* begin *

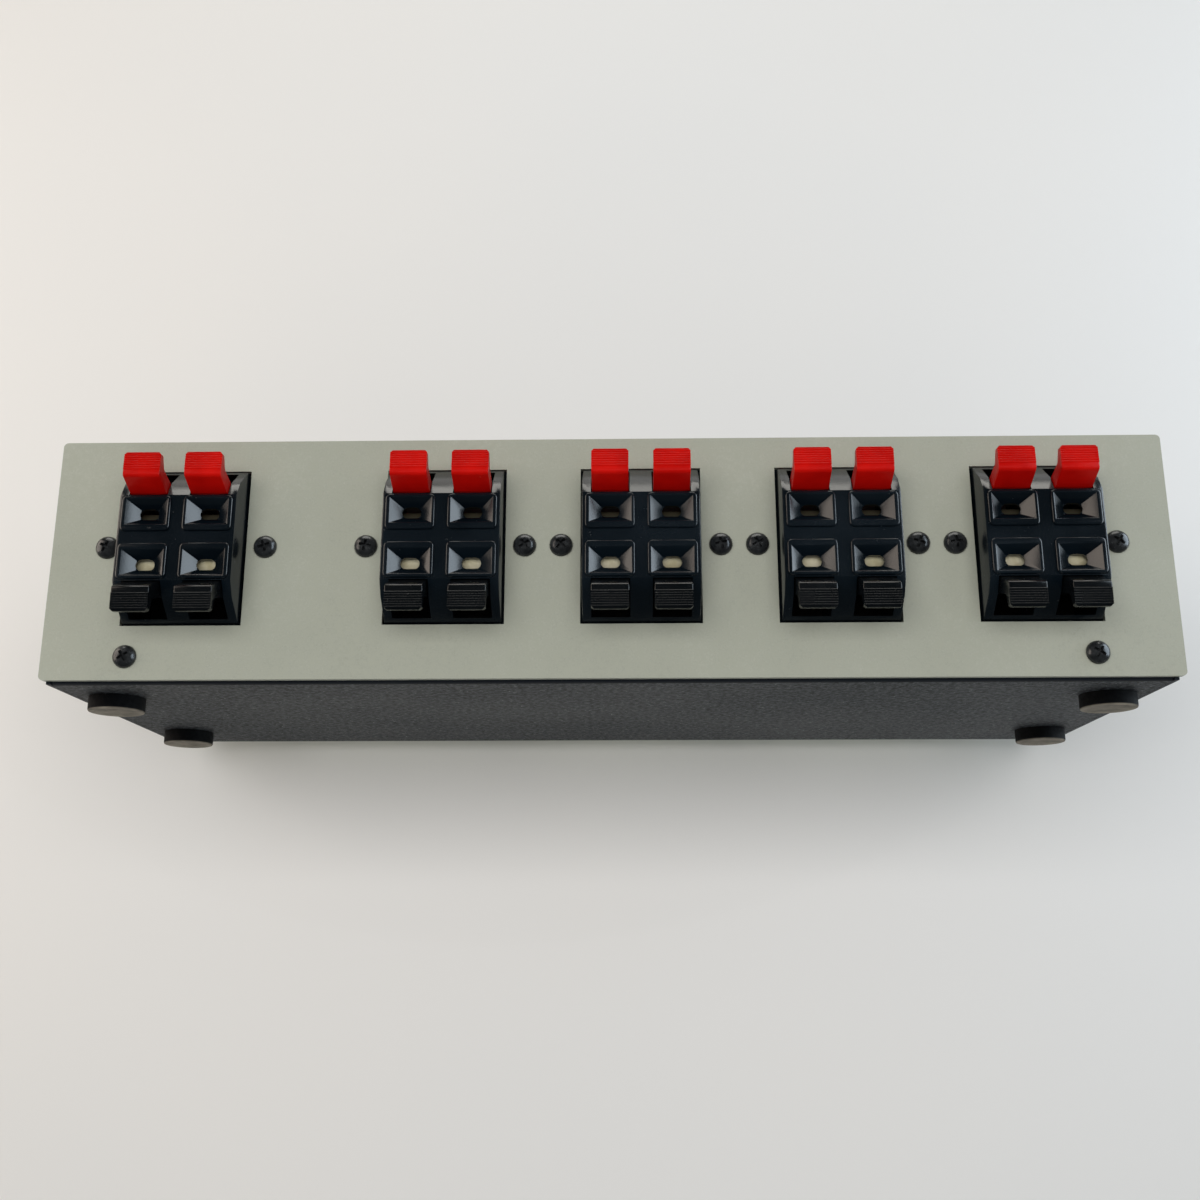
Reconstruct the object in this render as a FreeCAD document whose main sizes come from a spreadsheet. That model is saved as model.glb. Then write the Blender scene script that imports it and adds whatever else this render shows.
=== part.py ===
import FreeCAD, Part
import Sketcher
import math
import os
import re

# Speaker selector switch: a low steel case with an aluminium plate at each end.
# The rear plate carries five push terminal blocks, the front plate four rotary switches.
# X runs along the case, Y from the knobs to the terminals, Z up from the table.
# Inside this file Y = 0 is the outer face of the rear panel; RearPlane moves it into place.

vector = FreeCAD.Vector
document = FreeCAD.newDocument("SpeakerSelector")
sizes = document.addObject("Spreadsheet::Sheet", "Sizes")

dimensions = [
    # Rear panel and front plate
    ("PanelWidth", 260.0),
    ("PanelHeight", 57.8),
    ("PanelCorner", 1.1),
    ("RearPanelThick", 1.5),
    ("FrontPlateThick", 3.0),
    ("FrontPlateChamfer", 0.5),
    # Folded case
    ("CaseDepth", 90.0),
    ("CaseInset", 1.3),
    ("CaseDrop", 0.67),
    ("SheetThick", 1.0),
    ("SheetBend", 1.4),
    ("CoverBend", 2.0),
    ("SheetGap", 0.15),
    ("RearFlangeHeight", 11.0),
    ("SideFlangeHeight", 12.0),
    ("CoverLip", 3.4),
    # Feet
    ("FootDiameter", 13.2),
    ("FootThick", 3.5),
    ("FootSideInset", 9.9),
    ("FootRearInset", 18.9),
    ("FootPitch", 52.7),
    # Screws
    ("ScrewDiameter", 3.0),
    ("ScrewHeadDiameter", 5.5),
    ("ScrewHeadHeight", 1.9),
    ("ScrewHeadChamfer", 0.7),
    ("ScrewHoleGap", 0.15),
    ("CaseScrewLength", 6.0),
    ("TerminalScrewLength", 5.0),
    ("PanelScrewInset", 19.5),
    ("PanelScrewRise", 5.4),
    ("CoverScrewRise", 6.5),
    ("CoverScrewRearInset", 15.0),
    ("CoverScrewPitch", 60.0),
    # Terminal block places
    ("InputBlockX", 98.4),
    ("FirstOutputX", 37.75),
    ("OutputPitch", 45.55),
    ("BlockRise", 31.45),
    ("CutoutSideGap", 0.55),
    ("CutoutEndGap", 0.5),
    # Terminal housing
    ("BlockWidth", 27.0),
    ("FaceHeight", 20.4),
    ("FaceReach", 8.1),
    ("ShoulderHeight", 27.5),
    ("ShoulderReach", 6.0),
    ("SkirtHeight", 36.6),
    ("SkirtReach", 0.3),
    ("BlockTail", 12.0),
    ("BlockPlateSideEdge", 3.475),
    ("BlockPlateLap", 1.0),
    ("BlockPlateThick", 2.0),
    ("BlockScrewInset", 5.025),
    ("CellPitchX", 14.0),
    ("CellPitchZ", 12.1),
    ("CellWall", 1.5),
    ("FrontWall", 2.9),
    ("EndBar", 0.7),
    ("GrooveWidth", 2.9),
    ("FrameRise", 0.6),
    ("FrameSideEdge", 0.75),
    ("FrameEndEdge", 0.3),
    ("FrameCorner", 0.8),
    ("FunnelWidth", 9.8),
    ("FunnelHeight", 6.2),
    ("FunnelDepth", 2.2),
    ("FunnelInset", 2.15),
    ("CutOverrun", 1.0),
    ("ThroatWidth", 4.4),
    ("ThroatHeight", 1.85),
    # Push levers
    ("LeverWidth", 8.4),
    ("LeverSideGap", 0.25),
    ("LeverFrontGap", 0.3),
    ("PivotRise", 11.2),
    ("PivotReach", 2.0),
    ("StubDiameter", 1.2),
    ("StubLength", 1.15),
    ("RunningGap", 0.05),
    ("BarrelRadius", 1.6),
    ("LeverBaseReach", 8.3),
    ("KneeReach", 13.7),
    ("KneeRise", 2.8),
    ("TipReach", 13.5),
    ("PadLength", 5.4),
    ("PadThick", 1.6),
    ("TipSlope", 0.2),
    ("LeverArmThick", 3.2),
    ("ElbowReach", 10.6),
    ("ElbowRise", 4.7),
    ("HeelReach", 5.6),
    ("HeelThick", 1.6),
    ("TongueWidth", 3.4),
    ("TongueThick", 1.0),
    ("TongueRise", 5.3),
    ("RibPitch", 0.72),
    ("RibDepth", 0.22),
    ("RibGroove", 0.34),
    # Leaf contacts and the board that closes the block
    ("ContactThick", 0.4),
    ("ContactWidth", 6.4),
    ("ContactWallGap", 0.3),
    ("ContactTail", 5.0),
    ("LeafTopReach", 4.7),
    ("LeafEndReach", 3.3),
    ("LeafEndRise", 8.2),
    ("LeafFold", 0.6),
    ("LeafInnerReach", 0.8),
    ("LeafInnerRise", 0.64),
    ("LeafTailReach", 1.2),
    ("BoardThick", 1.2),
    ("BoardSlotGap", 0.2),
    ("BoardEdge", 0.5),
    # Rotary switches and knobs
    ("KnobPitch", 71.0),
    ("KnobDiameter", 22.0),
    ("KnobLength", 16.0),
    ("KnobGap", 1.0),
    ("KnobChamfer", 1.0),
    ("KnobRecessDiameter", 15.0),
    ("KnobRecessDepth", 4.0),
    ("KnobBoreDepth", 12.5),
    ("KnobBoreGap", 0.02),
    ("ShaftDiameter", 6.0),
    ("ShaftFlat", 1.5),
    ("ShaftEndGap", 0.5),
    ("BushingDiameter", 7.0),
    ("BushingHoleGap", 0.1),
    ("BushingReach", 2.6),
    ("SwitchSide", 24.0),
    ("SwitchDepth", 9.0),
    ("SwitchNutFlats", 10.0),
    ("SwitchNutHeight", 2.0),
    ("WaferSide", 26.0),
    ("WaferThick", 1.2),
    ("WaferCorner", 4.0),
    ("BoreFloor", 2.0),
    ("LugWidth", 2.0),
    ("LugLength", 5.0),
    ("LugThick", 0.5),
    ("LugPitch", 6.0),
    # Wiring
    ("LoomWidth", 5.0),
    ("LoomThick", 1.3),
    ("LoomBend", 14.0),
    ("LoomStep", 5.0),
    ("LoomSideStep", 10.0),
    ("BusGap", 18.0),
]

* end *

■ GIVEN EXERCISE:
Copy out each line exactly as written.

■ ANSWER TO THE EXERCISE:
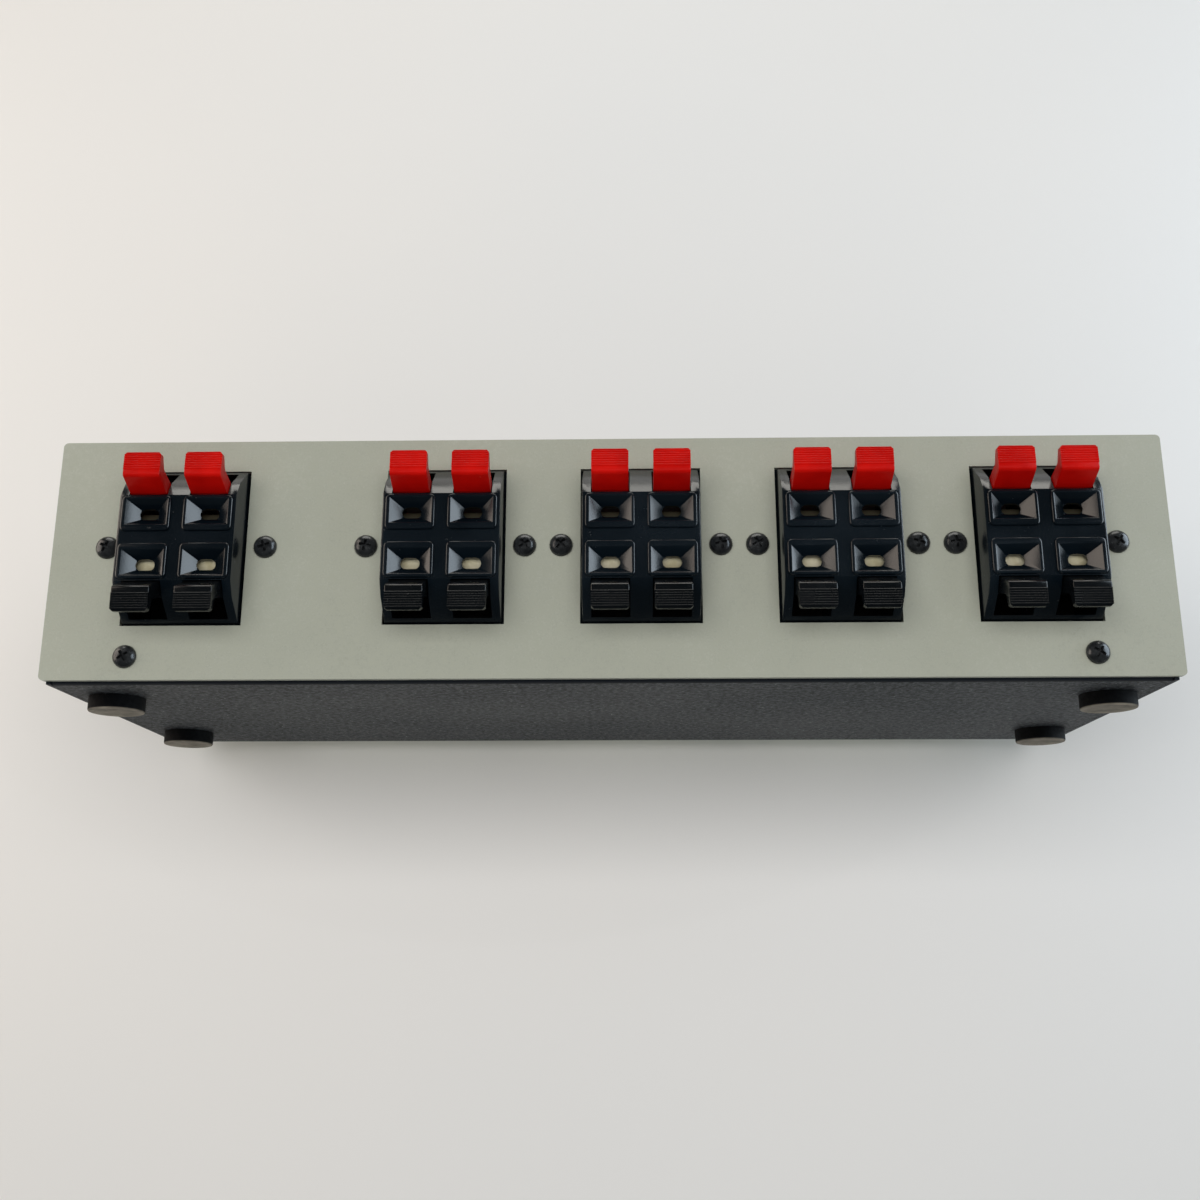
Reconstruct the object in this render as a FreeCAD document whose main sizes come from a spreadsheet. That model is saved as model.glb. Then write the Blender scene script that imports it and adds whatever else this render shows.
=== part.py ===
import FreeCAD, Part
import Sketcher
import math
import os
import re

# Speaker selector switch: a low steel case with an aluminium plate at each end.
# The rear plate carries five push terminal blocks, the front plate four rotary switches.
# X runs along the case, Y from the knobs to the terminals, Z up from the table.
# Inside this file Y = 0 is the outer face of the rear panel; RearPlane moves it into place.

vector = FreeCAD.Vector
document = FreeCAD.newDocument("SpeakerSelector")
sizes = document.addObject("Spreadsheet::Sheet", "Sizes")

dimensions = [
    # Rear panel and front plate
    ("PanelWidth", 260.0),
    ("PanelHeight", 57.8),
    ("PanelCorner", 1.1),
    ("RearPanelThick", 1.5),
    ("FrontPlateThick", 3.0),
    ("FrontPlateChamfer", 0.5),
    # Folded case
    ("CaseDepth", 90.0),
    ("CaseInset", 1.3),
    ("CaseDrop", 0.67),
    ("SheetThick", 1.0),
    ("SheetBend", 1.4),
    ("CoverBend", 2.0),
    ("SheetGap", 0.15),
    ("RearFlangeHeight", 11.0),
    ("SideFlangeHeight", 12.0),
    ("CoverLip", 3.4),
    # Feet
    ("FootDiameter", 13.2),
    ("FootThick", 3.5),
    ("FootSideInset", 9.9),
    ("FootRearInset", 18.9),
    ("FootPitch", 52.7),
    # Screws
    ("ScrewDiameter", 3.0),
    ("ScrewHeadDiameter", 5.5),
    ("ScrewHeadHeight", 1.9),
    ("ScrewHeadChamfer", 0.7),
    ("ScrewHoleGap", 0.15),
    ("CaseScrewLength", 6.0),
    ("TerminalScrewLength", 5.0),
    ("PanelScrewInset", 19.5),
    ("PanelScrewRise", 5.4),
    ("CoverScrewRise", 6.5),
    ("CoverScrewRearInset", 15.0),
    ("CoverScrewPitch", 60.0),
    # Terminal block places
    ("InputBlockX", 98.4),
    ("FirstOutputX", 37.75),
    ("OutputPitch", 45.55),
    ("BlockRise", 31.45),
    ("CutoutSideGap", 0.55),
    ("CutoutEndGap", 0.5),
    # Terminal housing
    ("BlockWidth", 27.0),
    ("FaceHeight", 20.4),
    ("FaceReach", 8.1),
    ("ShoulderHeight", 27.5),
    ("ShoulderReach", 6.0),
    ("SkirtHeight", 36.6),
    ("SkirtReach", 0.3),
    ("BlockTail", 12.0),
    ("BlockPlateSideEdge", 3.475),
    ("BlockPlateLap", 1.0),
    ("BlockPlateThick", 2.0),
    ("BlockScrewInset", 5.025),
    ("CellPitchX", 14.0),
    ("CellPitchZ", 12.1),
    ("CellWall", 1.5),
    ("FrontWall", 2.9),
    ("EndBar", 0.7),
    ("GrooveWidth", 2.9),
    ("FrameRise", 0.6),
    ("FrameSideEdge", 0.75),
    ("FrameEndEdge", 0.3),
    ("FrameCorner", 0.8),
    ("FunnelWidth", 9.8),
    ("FunnelHeight", 6.2),
    ("FunnelDepth", 2.2),
    ("FunnelInset", 2.15),
    ("CutOverrun", 1.0),
    ("ThroatWidth", 4.4),
    ("ThroatHeight", 1.85),
    # Push levers
    ("LeverWidth", 8.4),
    ("LeverSideGap", 0.25),
    ("LeverFrontGap", 0.3),
    ("PivotRise", 11.2),
    ("PivotReach", 2.0),
    ("StubDiameter", 1.2),
    ("StubLength", 1.15),
    ("RunningGap", 0.05),
    ("BarrelRadius", 1.6),
    ("LeverBaseReach", 8.3),
    ("KneeReach", 13.7),
    ("KneeRise", 2.8),
    ("TipReach", 13.5),
    ("PadLength", 5.4),
    ("PadThick", 1.6),
    ("TipSlope", 0.2),
    ("LeverArmThick", 3.2),
    ("ElbowReach", 10.6),
    ("ElbowRise", 4.7),
    ("HeelReach", 5.6),
    ("HeelThick", 1.6),
    ("TongueWidth", 3.4),
    ("TongueThick", 1.0),
    ("TongueRise", 5.3),
    ("RibPitch", 0.72),
    ("RibDepth", 0.22),
    ("RibGroove", 0.34),
    # Leaf contacts and the board that closes the block
    ("ContactThick", 0.4),
    ("ContactWidth", 6.4),
    ("ContactWallGap", 0.3),
    ("ContactTail", 5.0),
    ("LeafTopReach", 4.7),
    ("LeafEndReach", 3.3),
    ("LeafEndRise", 8.2),
    ("LeafFold", 0.6),
    ("LeafInnerReach", 0.8),
    ("LeafInnerRise", 0.64),
    ("LeafTailReach", 1.2),
    ("BoardThick", 1.2),
    ("BoardSlotGap", 0.2),
    ("BoardEdge", 0.5),
    # Rotary switches and knobs
    ("KnobPitch", 71.0),
    ("KnobDiameter", 22.0),
    ("KnobLength", 16.0),
    ("KnobGap", 1.0),
    ("KnobChamfer", 1.0),
    ("KnobRecessDiameter", 15.0),
    ("KnobRecessDepth", 4.0),
    ("KnobBoreDepth", 12.5),
    ("KnobBoreGap", 0.02),
    ("ShaftDiameter", 6.0),
    ("ShaftFlat", 1.5),
    ("ShaftEndGap", 0.5),
    ("BushingDiameter", 7.0),
    ("BushingHoleGap", 0.1),
    ("BushingReach", 2.6),
    ("SwitchSide", 24.0),
    ("SwitchDepth", 9.0),
    ("SwitchNutFlats", 10.0),
    ("SwitchNutHeight", 2.0),
    ("WaferSide", 26.0),
    ("WaferThick", 1.2),
    ("WaferCorner", 4.0),
    ("BoreFloor", 2.0),
    ("LugWidth", 2.0),
    ("LugLength", 5.0),
    ("LugThick", 0.5),
    ("LugPitch", 6.0),
    # Wiring
    ("LoomWidth", 5.0),
    ("LoomThick", 1.3),
    ("LoomBend", 14.0),
    ("LoomStep", 5.0),
    ("LoomSideStep", 10.0),
    ("BusGap", 18.0),
]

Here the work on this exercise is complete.